The Hidden Costs Nobody Mentions
This is where regret starts.
- Accessories are not optional
- Keyboard
- Pencil
- Stand or case
By the time your iPad feels “complete”, your budget silently increases.
- iPadOS limitations are real
- File management still feels controlled
- Multitasking works, but not freely
- External display support is limited compared to desktops
- You adapt to the iPad — not the other way around
You will change how you work to fit the device.
That’s fine if you like adapting.
It’s frustrating if you expect desktop-level freedom.
Who Should Buy an iPad
Buy an iPad only if:
- Portability matters more than power
- You value comfort over control
- Your work is touch-friendly
- You’re okay with platform limits
If you ever say:
“I might want to do more later”
An iPad is risky.
Option 2: Mac mini — Quiet, Reliable, and Boring (In a Good Way)

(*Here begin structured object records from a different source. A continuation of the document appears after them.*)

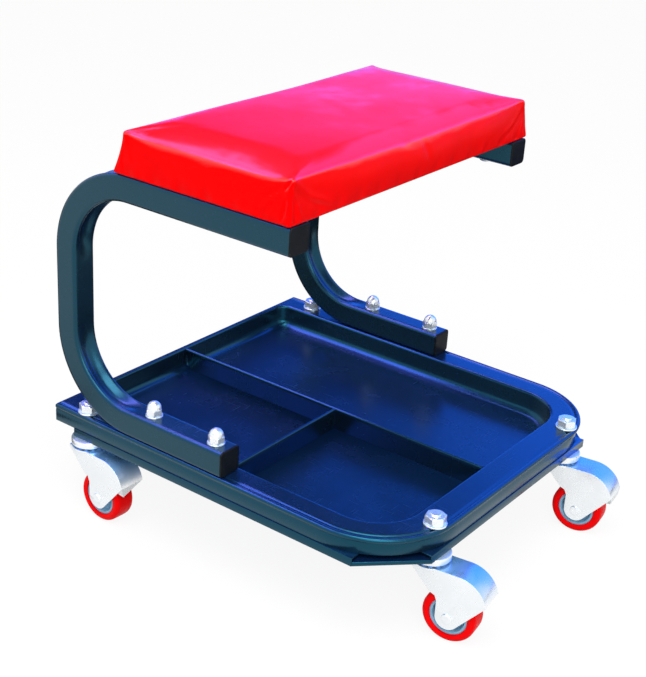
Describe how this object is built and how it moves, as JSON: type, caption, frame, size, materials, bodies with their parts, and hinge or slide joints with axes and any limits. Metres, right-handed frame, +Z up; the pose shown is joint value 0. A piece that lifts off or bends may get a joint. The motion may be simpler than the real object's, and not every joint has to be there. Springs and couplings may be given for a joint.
{
  "type": "creeper seat",
  "caption": "Rolling work seat: padded seat on bent square tube frames over a divided tool tray on swivel casters.",
  "frame": {"origin": "middle of the object's plan, on the floor", "axes": "+Z up, +Y towards the closed rear of the seat frames, +X to the right seen from the front"},
  "size_m": [0.389, 0.4566, 0.404],
  "materials": {
    "paint": "gloss, dark blue",
    "vinyl": "gloss vinyl, red",
    "zinc": "bright zinc plate",
    "tyre": "satin, red",
    "hub": "satin, blue grey",
    "plug": "matte, black",
    "plywood": "raw",
    "foam": "open foam"
  },
  "bodies": {
    "chassis": {"tray": "paint", "long_divider": "paint", "cross_divider": "paint", "left_rail": "paint", "right_rail": "paint", "front_rail": "paint", "rear_rail": "paint", "front_left_plate": "paint", "front_right_plate": "paint", "rear_left_plate": "paint", "rear_right_plate": "paint", "stem_sleeves": "zinc", "foot_sleeves": "zinc", "left_frame": "paint", "right_frame": "paint", "tube_plugs": "plug", "foot_bolts": "zinc", "foot_washers": "zinc", "dome_nuts": "zinc", "caster_stems": "zinc", "stem_washers": "zinc", "stem_nuts": "zinc", "caster_races": "zinc", "seat_board": "plywood", "seat_foam": "foam", "seat_cover": "vinyl", "seat_screws": "zinc", "tee_nuts": "zinc"},
    "fl_caster": {"fl_fork": "zinc", "fl_balls": "zinc", "fl_axle": "zinc", "fl_sleeve": "zinc"},
    "fl_wheel": {"fl_hub": "hub", "fl_tread": "tyre"},
    "fr_caster": {"fr_fork": "zinc", "fr_balls": "zinc", "fr_axle": "zinc", "fr_sleeve": "zinc"},
    "fr_wheel": {"fr_hub": "hub", "fr_tread": "tyre"},
    "rl_caster": {"rl_fork": "zinc", "rl_balls": "zinc", "rl_axle": "zinc", "rl_sleeve": "zinc"},
    "rl_wheel": {"rl_hub": "hub", "rl_tread": "tyre"},
    "rr_caster": {"rr_fork": "zinc", "rr_balls": "zinc", "rr_axle": "zinc", "rr_sleeve": "zinc"},
    "rr_wheel": {"rr_hub": "hub", "rr_tread": "tyre"}
  },
  "joints": [
    {"name": "fl_swivel", "type": "hinge", "parent": "chassis", "child": "fl_caster", "pos_m": [-0.119, -0.16767, 0.08], "axis": [0, 0, 1], "continuous": true},
    {"name": "fl_spin", "type": "hinge", "parent": "fl_caster", "child": "fl_wheel", "pos_m": [-0.11552, -0.19243, 0.0255], "axis": [0.9903, 0.1392, 0], "continuous": true},
    {"name": "fr_swivel", "type": "hinge", "parent": "chassis", "child": "fr_caster", "pos_m": [0.119, -0.16767, 0.08], "axis": [0, 0, 1], "continuous": true},
    {"name": "fr_spin", "type": "hinge", "parent": "fr_caster", "child": "fr_wheel", "pos_m": [0.12248, -0.19243, 0.0255], "axis": [0.9903, 0.1392, 0], "continuous": true},
    {"name": "rl_swivel", "type": "hinge", "parent": "chassis", "child": "rl_caster", "pos_m": [-0.177, 0.19233, 0.08], "axis": [0, 0, 1], "continuous": true},
    {"name": "rl_spin", "type": "hinge", "parent": "rl_caster", "child": "rl_wheel", "pos_m": [-0.17787, 0.16734, 0.0255], "axis": [0.9994, -0.0349, 0], "continuous": true},
    {"name": "rr_swivel", "type": "hinge", "parent": "chassis", "child": "rr_caster", "pos_m": [0.177, 0.19233, 0.08], "axis": [0, 0, 1], "continuous": true},
    {"name": "rr_spin", "type": "hinge", "parent": "rr_caster", "child": "rr_wheel", "pos_m": [0.17787, 0.16734, 0.0255], "axis": [0.9994, 0.0349, 0], "continuous": true}
  ]
}
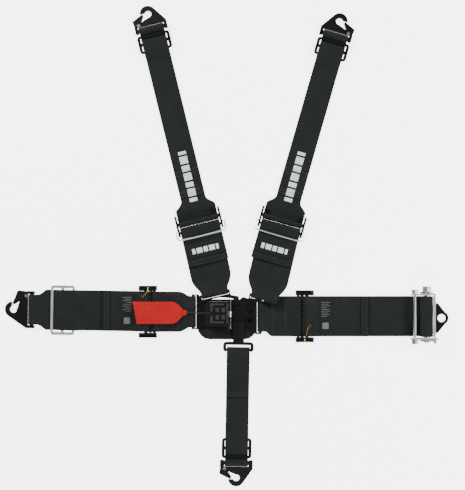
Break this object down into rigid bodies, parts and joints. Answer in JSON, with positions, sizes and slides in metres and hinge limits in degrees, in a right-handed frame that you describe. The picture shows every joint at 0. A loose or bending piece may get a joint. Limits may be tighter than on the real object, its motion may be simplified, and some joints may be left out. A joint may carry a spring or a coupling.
{
  "type": "five-point racing harness",
  "caption": "Five-point racing harness laid flat: latch buckle, two shoulder belts, lap belts and crotch belt, clip-in hooks and a ratchet.",
  "frame": {"origin": "on the back face of the buckle pad, under the post that the tongues hang on", "axes": "+Z out of the buckle away from the wearer, +Y towards the shoulder belts, +X towards the ratchet"},
  "size_m": [0.8356, 0.9052, 0.027],
  "materials": {
    "black_webbing": "matt woven polyester with dull edges",
    "pad_cover": "smooth woven nylon cover",
    "red_webbing": "matt woven polyester",
    "black_cord": "braided cord",
    "black_metal": "semi-gloss black coating",
    "chrome": "polished plating",
    "bright_steel": "plain bright steel",
    "zinc_steel": "warm zinc plating",
    "yellow_wire": "yellow plated wire"
  },
  "bodies": {
    "buckle": {"buckle_pad": "pad_cover", "latch_base": "black_metal", "latch_lever_pin": "bright_steel", "latch_spring": "bright_steel", "link_plate": "black_metal", "shoulder_left_tongue": "black_metal", "shoulder_right_tongue": "black_metal", "crotch_tongue": "black_metal"},
    "latch_lever": {"latch_lever": "black_metal"},
    "pull": {"pull_cord": "black_cord", "pull_tab": "red_webbing"},
    "lap_left_inner": {"lap_left_inner_webbing": "black_webbing", "lap_left_adjuster_frame": "black_metal", "lap_left_bar_spring": "yellow_wire"},
    "lap_left_bar": {"lap_left_adjuster_bar": "black_metal"},
    "lap_left_outer": {"lap_left_outer_webbing": "black_webbing", "lap_left_slide": "chrome"},
    "lap_left_hook": {"lap_left_hook": "black_metal", "lap_left_keeper_rivet": "bright_steel"},
    "lap_left_keeper": {"lap_left_keeper": "black_metal"},
    "lap_right_inner": {"lap_right_inner_webbing": "black_webbing", "lap_right_adjuster_frame": "black_metal", "lap_right_bar_spring": "yellow_wire"},
    "lap_right_bar": {"lap_right_adjuster_bar": "black_metal"},
    "lap_right_outer": {"lap_right_outer_webbing": "black_webbing"},
    "ratchet": {"ratchet_frame": "chrome", "ratchet_eye_tab": "black_metal", "ratchet_tie_bolt": "zinc_steel", "ratchet_tie_nut": "zinc_steel", "ratchet_pawl_spring": "zinc_steel"},
    "ratchet_spool": {"ratchet_spool": "zinc_steel", "ratchet_wound_webbing": "black_webbing", "ratchet_wheel_upper": "zinc_steel", "ratchet_wheel_lower": "zinc_steel"},
    "ratchet_pawl": {"ratchet_pawl": "zinc_steel"},
    "crotch": {"crotch_webbing": "black_webbing", "crotch_slide": "black_metal"},
    "crotch_hook": {"crotch_hook": "black_metal", "crotch_keeper_rivet": "bright_steel"},
    "crotch_keeper": {"crotch_keeper": "black_metal"},
    "shoulder_left_lower": {"shoulder_left_lower_webbing": "black_webbing", "shoulder_left_adjuster_frame": "black_metal", "shoulder_left_tail": "black_webbing"},
    "shoulder_left_bar": {"shoulder_left_adjuster_bar": "black_metal"},
    "shoulder_left_bail": {"shoulder_left_bail": "chrome"},
    "shoulder_left_upper": {"shoulder_left_upper_webbing": "black_webbing", "shoulder_left_slide": "black_metal"},
    "shoulder_left_hook": {"shoulder_left_hook": "black_metal", "shoulder_left_keeper_rivet": "bright_steel"},
    "shoulder_left_keeper": {"shoulder_left_keeper": "black_metal"},
    "shoulder_right_lower": {"shoulder_right_lower_webbing": "black_webbing", "shoulder_right_adjuster_frame": "black_metal", "shoulder_right_tail": "black_webbing"},
    "shoulder_right_bar": {"shoulder_right_adjuster_bar": "black_metal"},
    "shoulder_right_bail": {"shoulder_right_bail": "chrome"},
    "shoulder_right_upper": {"shoulder_right_upper_webbing": "black_webbing", "shoulder_right_slide": "black_metal"},
    "shoulder_right_hook": {"shoulder_right_hook": "black_metal", "shoulder_right_keeper_rivet": "bright_steel"},
    "shoulder_right_keeper": {"shoulder_right_keeper": "black_metal"}
  },
  "joints": [
    {"name": "latch_lever_open", "type": "hinge", "parent": "buckle", "child": "latch_lever", "pos_m": [-0.019, -0.001, 0.0206], "axis": [0, 1, 0], "range_deg": [0, 100]},
    {"name": "pull_tab_swing", "type": "hinge", "parent": "latch_lever", "child": "pull", "pos_m": [-0.056, 0.001, 0.0234], "axis": [0, 1, 0], "range_deg": [0, 60]},
    {"name": "lap_left_root", "type": "hinge", "parent": "buckle", "child": "lap_left_inner", "pos_m": [-0.088, 0.0026, 0.00555], "axis": [0, 1, 0], "range_deg": [-40, 0]},
    {"name": "lap_left_fold", "type": "hinge", "parent": "lap_left_inner", "child": "lap_left_outer", "pos_m": [-0.177, 0.0026, 0.0069], "axis": [0, 1, 0], "range_deg": [-45, 0]},
    {"name": "lap_left_bar_slide", "type": "slide", "parent": "lap_left_inner", "child": "lap_left_bar", "axis": [-1, 0, 0], "range_m": [-0.001, 0.001]},
    {"name": "lap_right_root", "type": "hinge", "parent": "buckle", "child": "lap_right_inner", "pos_m": [0.038, -0.0059, 0.0082], "axis": [0, -1, 0], "range_deg": [-40, 0]},
    {"name": "lap_right_fold", "type": "hinge", "parent": "lap_right_inner", "child": "lap_right_outer", "pos_m": [0.1255, -0.0059, 0.0069], "axis": [0, -1, 0], "range_deg": [-45, 0]},
    {"name": "lap_right_bar_slide", "type": "slide", "parent": "lap_right_inner", "child": "lap_right_bar", "axis": [1, 0, 0], "range_m": [-0.001, 0.001]},
    {"name": "ratchet_tilt", "type": "hinge", "parent": "lap_right_outer", "child": "ratchet", "pos_m": [0.35, -0.0059, 0.0145], "axis": [0, -1, 0], "range_deg": [-45, 15]},
    {"name": "ratchet_spin", "type": "hinge", "parent": "ratchet", "child": "ratchet_spool", "pos_m": [0.35, -0.0059, 0.0145], "axis": [0, 1, 0], "continuous": true},
    {"name": "ratchet_pawl_lift", "type": "hinge", "parent": "ratchet", "child": "ratchet_pawl", "pos_m": [0.3648, -0.0493, 0.0235], "axis": [0, 1, 0], "range_deg": [0, 20], "stiffness_Nm_per_rad": 0.01, "springref_deg": -17.19},
    {"name": "crotch_root", "type": "hinge", "parent": "buckle", "child": "crotch", "pos_m": [-0.0032, -0.069, 0.0056], "axis": [-0.9999, 0.0171, 0], "range_deg": [-45, 60]},
    {"name": "shoulder_left_root", "type": "hinge", "parent": "buckle", "child": "shoulder_left_lower", "pos_m": [-0.0472, 0.0368, 0.0096], "axis": [0.976, 0.2179, 0], "range_deg": [-30, 60]},
    {"name": "shoulder_left_fold", "type": "hinge", "parent": "shoulder_left_lower", "child": "shoulder_left_upper", "pos_m": [-0.07813, 0.175, 0.0069], "axis": [0.9711, 0.2386, 0], "range_deg": [-60, 30]},
    {"name": "shoulder_left_bar_slide", "type": "slide", "parent": "shoulder_left_lower", "child": "shoulder_left_bar", "axis": [-0.2386, 0.9711, 0], "range_m": [-0.001, 0.001]},
    {"name": "shoulder_left_bail_lift", "type": "hinge", "parent": "shoulder_left_lower", "child": "shoulder_left_bail", "pos_m": [-0.07539, 0.16383, 0.009], "axis": [-0.9711, -0.2386, 0], "range_deg": [0, 100]},
    {"name": "shoulder_right_root", "type": "hinge", "parent": "buckle", "child": "shoulder_right_lower", "pos_m": [0.0453, 0.0292, 0.0147], "axis": [0.9731, -0.2303, 0], "range_deg": [0, 60]},
    {"name": "shoulder_right_fold", "type": "hinge", "parent": "shoulder_right_lower", "child": "shoulder_right_upper", "pos_m": [0.07997, 0.17496, 0.0069], "axis": [0.9611, -0.2761, 0], "range_deg": [-60, 30]},
    {"name": "shoulder_right_bar_slide", "type": "slide", "parent": "shoulder_right_lower", "child": "shoulder_right_bar", "axis": [0.2761, 0.9611, 0], "range_m": [-0.001, 0.001]},
    {"name": "shoulder_right_bail_lift", "type": "hinge", "parent": "shoulder_right_lower", "child": "shoulder_right_bail", "pos_m": [0.07679, 0.16391, 0.009], "axis": [-0.9611, 0.2761, 0], "range_deg": [0, 100]},
    {"name": "lap_left_hook_swivel", "type": "hinge", "parent": "lap_left_outer", "child": "lap_left_hook", "pos_m": [-0.39147, 0.00668, 0.00687], "axis": [0.0162, 0.9999, 0], "range_deg": [-75, 75]},
    {"name": "lap_left_keeper_open", "type": "hinge", "parent": "lap_left_hook", "child": "lap_left_keeper", "pos_m": [-0.40121, 0.03284, 0.00597], "axis": [-0.0888, 0.0014, 0.9961], "range_deg": [0, 18], "stiffness_Nm_per_rad": 0.01, "springref_deg": -17.19},
    {"name": "shoulder_left_hook_swivel", "type": "hinge", "parent": "shoulder_left_upper", "child": "shoulder_left_hook", "pos_m": [-0.1665, 0.53472, 0.00687], "axis": [0.9711, 0.2386, 0], "range_deg": [-75, 75]},
    {"name": "shoulder_left_keeper_open", "type": "hinge", "parent": "shoulder_left_hook", "child": "shoulder_left_keeper", "pos_m": [-0.19029, 0.53933, 0.00584], "axis": [0.0242, -0.0987, -0.9948], "range_deg": [0, 18], "stiffness_Nm_per_rad": 0.01, "springref_deg": -17.19},
    {"name": "shoulder_right_hook_swivel", "type": "hinge", "parent": "shoulder_right_upper", "child": "shoulder_right_hook", "pos_m": [0.17943, 0.52121, 0.00687], "axis": [0.9611, -0.2761, 0], "range_deg": [-75, 75]},
    {"name": "shoulder_right_keeper_open", "type": "hinge", "parent": "shoulder_right_hook", "child": "shoulder_right_keeper", "pos_m": [0.20338, 0.52489, 0.00584], "axis": [0.0281, 0.0977, 0.9948], "range_deg": [0, 18], "stiffness_Nm_per_rad": 0.01, "springref_deg": -17.19},
    {"name": "crotch_hook_swivel", "type": "hinge", "parent": "crotch", "child": "crotch_hook", "pos_m": [-0.00683, -0.28147, 0.00687], "axis": [-0.9999, 0.0171, 0], "range_deg": [-75, 75]},
    {"name": "crotch_keeper_open", "type": "hinge", "parent": "crotch_hook", "child": "crotch_keeper", "pos_m": [-0.029, -0.29124, 0.00584], "axis": [-0.0017, -0.1016, 0.9948], "range_deg": [0, 18], "stiffness_Nm_per_rad": 0.01, "springref_deg": -17.19}
  ]
}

The Mac mini is the opposite of the iPad.
No screen.
No keyboard.
No mouse.
And that’s exactly why it’s powerful.
What the Mac mini Does Exceptionally Well
- Stable performance over years
- Near-silent operation
- Excellent efficiency
- Reliable daily workflows
This is a sit-down-and-work machine.
It doesn’t try to impress you.
It just works — every day.
The Underrated Advantage: Mental Focus
This sounds small, but it’s huge.
With a Mac mini:
- No battery anxiety
- No app limitations
- No touch distractions
You sit, you work, you finish.
That consistency matters long-term.
The Real Limitations
- No gaming freedom
Casual gaming? Fine.
Real PC gaming? No. - No hardware upgrades
What you buy is what you live with. - You need a good monitor
A bad display will ruin the experience.
Who Should Buy a Mac mini
Buy a Mac mini if:
- You value stability over flexibility
- You do coding, writing, editing, or office work
- You don’t care about gaming
- You want something that lasts quietly for years
It’s boring — but it ages gracefully.
Option 3: Custom PC — The Most Honest Choice (and the Most Dangerous)
A custom PC is freedom.
And freedom has responsibility.
Why People Love Custom PCs
- You choose every part
- You control performance
- You can upgrade later
- You can game, create, experiment
A PC doesn’t force a workflow on you.
It bends to your needs.
The Hidden Truth About Custom PCs
Most people don’t talk about this part.
- You become the technician
- Drivers
- Updates
- Compatibility issues
- Troubleshooting
- Cheap parts show their weakness later
- Power supplies
- Cabinets
- Cooling
- You will be tempted to overspend
“Just ₹3k more” repeats many times.
Long-Term Advantage Nobody Denies
When something becomes slow:
- You upgrade one part
- Not the entire system
That’s real value.
Who Should Build a Custom PC
Build a PC if:
- You want gaming + productivity
- You enjoy control
- You plan to upgrade over time
- You don’t mind learning
If you hate fixing things, avoid it.
The Most Important Question (Most Blogs Ignore This)
Don’t ask:
“Which is more powerful?”
Ask:
“What will I hate after 1 year?”
You Will Hate:
- iPad → feeling restricted
- Mac mini → lack of gaming & upgrades
- PC → occasional maintenance stress
Pick the problem you can tolerate.
Long-Term Value Comparison (Reality, Not Specs)
After 2–3 Years:
iPad
- Still smooth
- Same limitations
- Accessories already outdated
- Resale value decent
Mac mini
- Still fast
- Same performance
- No upgrade path
- Very reliable
Custom PC
- Parts may age differently
- Can be partially upgraded
- Best performance flexibility
- Highest learning curve
The “Future-You” Test (Use This)
Imagine yourself in 2028.
Ask:
- Do I want to upgrade parts?
- Do I want to play new games?
- Do I want full control?
- Or do I want zero maintenance?
Your honest answer decides everything.
Final Honest Recommendations
Choose an iPad if:
- You prioritize comfort & portability
- Your work is light to moderate
- You accept ecosystem limits
Choose a Mac mini if:
- You want silent reliability
- You don’t game seriously
- You value focus & longevity
Choose a Custom PC if:
- You want maximum value per rupee
- You game or multitask heavily
- You want future upgrades
My Straight Answer (No Marketing)
If you want the safest, regret-free choice → Mac mini
If you want the most flexible long-term value → Custom PC
If you want the most comfortable daily experience → iPad
There is no “best”.
There is only:
Best for the life you actually live.